(CAD and scene scripts)
begin

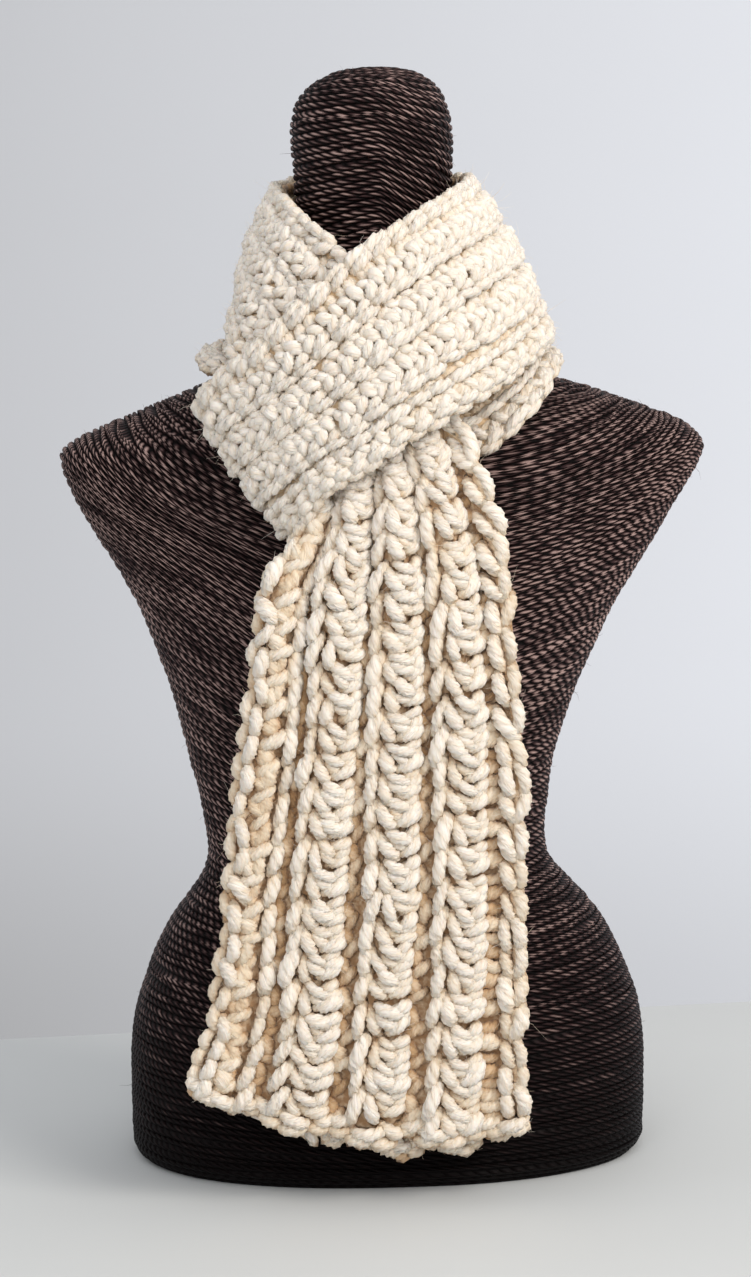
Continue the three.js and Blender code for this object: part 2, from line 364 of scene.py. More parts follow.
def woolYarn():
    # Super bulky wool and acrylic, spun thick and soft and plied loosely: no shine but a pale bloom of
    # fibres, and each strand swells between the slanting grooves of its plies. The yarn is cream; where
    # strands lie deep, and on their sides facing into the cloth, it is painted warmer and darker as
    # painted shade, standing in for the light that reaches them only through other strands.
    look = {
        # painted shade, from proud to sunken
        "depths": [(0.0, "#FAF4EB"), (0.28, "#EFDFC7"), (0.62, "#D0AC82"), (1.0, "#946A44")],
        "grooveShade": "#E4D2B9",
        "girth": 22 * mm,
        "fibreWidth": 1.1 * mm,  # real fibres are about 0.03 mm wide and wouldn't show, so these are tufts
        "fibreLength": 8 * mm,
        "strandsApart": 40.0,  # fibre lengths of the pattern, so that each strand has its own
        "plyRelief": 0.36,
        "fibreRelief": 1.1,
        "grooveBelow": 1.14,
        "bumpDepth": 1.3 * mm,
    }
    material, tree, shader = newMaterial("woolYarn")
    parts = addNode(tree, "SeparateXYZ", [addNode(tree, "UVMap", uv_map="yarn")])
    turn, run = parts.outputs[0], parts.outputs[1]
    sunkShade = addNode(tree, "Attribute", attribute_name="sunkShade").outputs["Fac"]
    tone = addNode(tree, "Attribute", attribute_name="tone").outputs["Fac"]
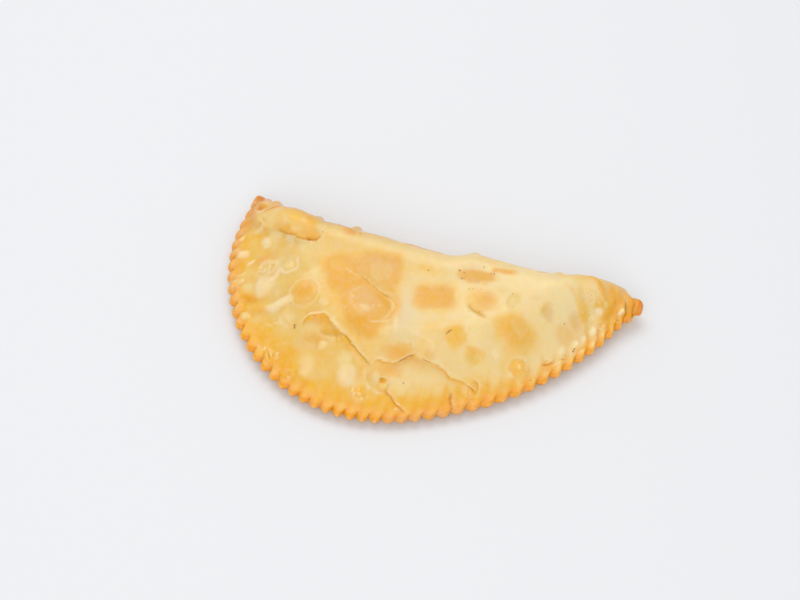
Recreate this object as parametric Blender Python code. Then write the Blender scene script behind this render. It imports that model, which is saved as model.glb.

end

**THE REQUEST**
Print the whole listing again, exactly.

**SOLUTION FOR THIS TASK**
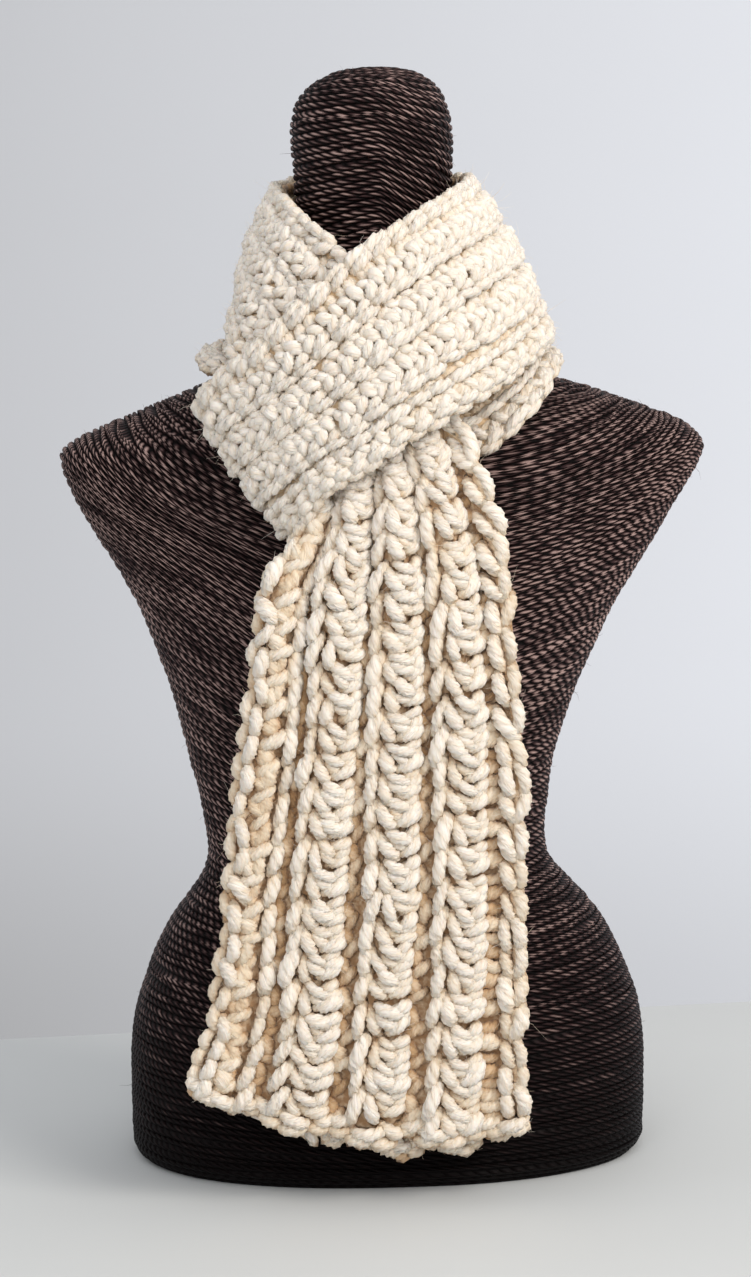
Continue the three.js and Blender code for this object: part 2, from line 364 of scene.py. More parts follow.
def woolYarn():
    # Super bulky wool and acrylic, spun thick and soft and plied loosely: no shine but a pale bloom of
    # fibres, and each strand swells between the slanting grooves of its plies. The yarn is cream; where
    # strands lie deep, and on their sides facing into the cloth, it is painted warmer and darker as
    # painted shade, standing in for the light that reaches them only through other strands.
    look = {
        # painted shade, from proud to sunken
        "depths": [(0.0, "#FAF4EB"), (0.28, "#EFDFC7"), (0.62, "#D0AC82"), (1.0, "#946A44")],
        "grooveShade": "#E4D2B9",
        "girth": 22 * mm,
        "fibreWidth": 1.1 * mm,  # real fibres are about 0.03 mm wide and wouldn't show, so these are tufts
        "fibreLength": 8 * mm,
        "strandsApart": 40.0,  # fibre lengths of the pattern, so that each strand has its own
        "plyRelief": 0.36,
        "fibreRelief": 1.1,
        "grooveBelow": 1.14,
        "bumpDepth": 1.3 * mm,
    }
    material, tree, shader = newMaterial("woolYarn")
    parts = addNode(tree, "SeparateXYZ", [addNode(tree, "UVMap", uv_map="yarn")])
    turn, run = parts.outputs[0], parts.outputs[1]
    sunkShade = addNode(tree, "Attribute", attribute_name="sunkShade").outputs["Fac"]
    tone = addNode(tree, "Attribute", attribute_name="tone").outputs["Fac"]
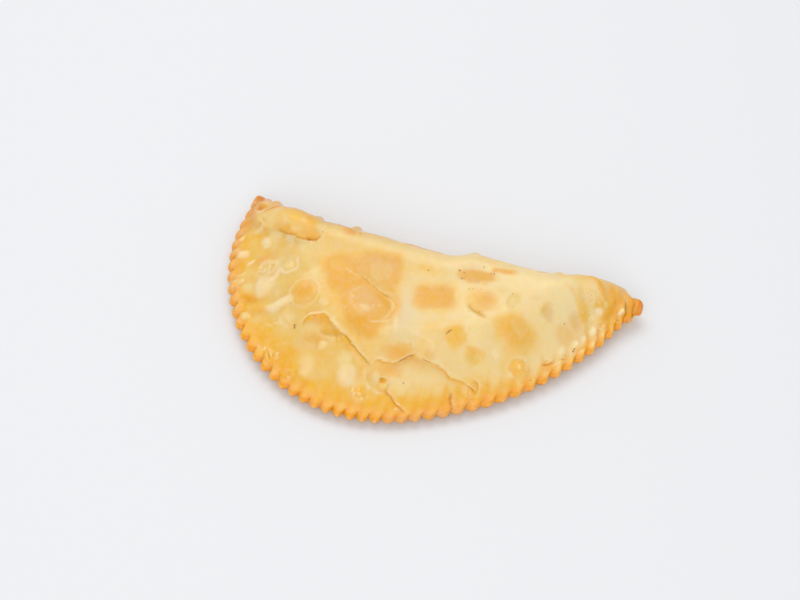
Recreate this object as parametric Blender Python code. Then write the Blender scene script behind this render. It imports that model, which is saved as model.glb.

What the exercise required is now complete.